Ukraine conflict: Rebel leader Givi dies in rocket attack
- Published
A prominent separatist commander has been killed in eastern Ukraine, four days after another pro-Russian military leader was blown up by a car bomb.
Mikhail Tolstykh, known as Givi, was killed when a rocket was fired into his office in what rebel authorities in Donetsk are calling a terrorist attack.
Eastern Ukraine has seen its bloodiest period of clashes since 2015, with at least 35 deaths in little over a week.
Rebels have blamed Ukraine's security services for both bomb attacks.
Oleg Anashschenko, who was de facto defence minister of the self-proclaimed Luhansk People's Republic (LNR), had been driving in Luhansk when his car blew up on Saturday.

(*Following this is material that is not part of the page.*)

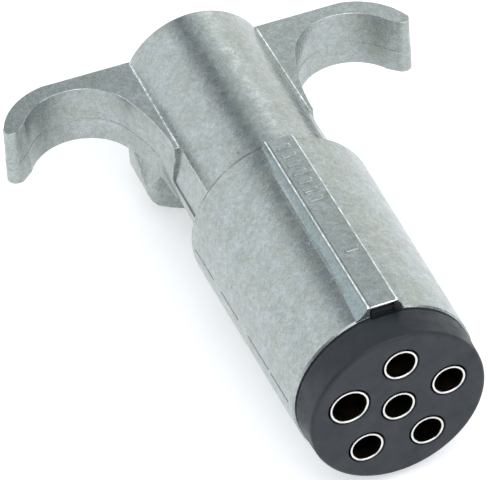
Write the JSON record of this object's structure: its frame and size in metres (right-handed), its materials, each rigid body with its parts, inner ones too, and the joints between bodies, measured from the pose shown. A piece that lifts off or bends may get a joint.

Why have so many rebel commanders been killed?
The two military figures blown up in the past few days are the latest in a series of rebel commanders killed in eastern Ukraine. The conflict between Ukrainian troops and pro-Russian separatists erupted after Russia annexed Ukraine's southern Crimea peninsula in March 2014.
Ukrainians in Kiev have put the most recent killings down to infighting among rebels. Military commentator and MP Dmytro Tymchuk suggested that Givi had begun ignoring orders, particularly during the escalation of fighting at Avdiivka last week, just outside Donetsk.
Givi led the so-called Somali battalion during the rebels' successful campaign to seize control of Donetsk airport.
He was one of the best-known faces among the separatists, along with Arseny Pavlov, widely known as Motorola, who was blown up in a lift at a block of flats in Donetsk last October.
Pavlov, a Russian military veteran, was high on Kiev's wanted list, having told reporters that he had killed 15 Ukrainian prisoners.
Mysterious deaths
Ever since the conflict in the east began, there have been numerous incidents involving separatist leaders and rarely have the attackers been caught.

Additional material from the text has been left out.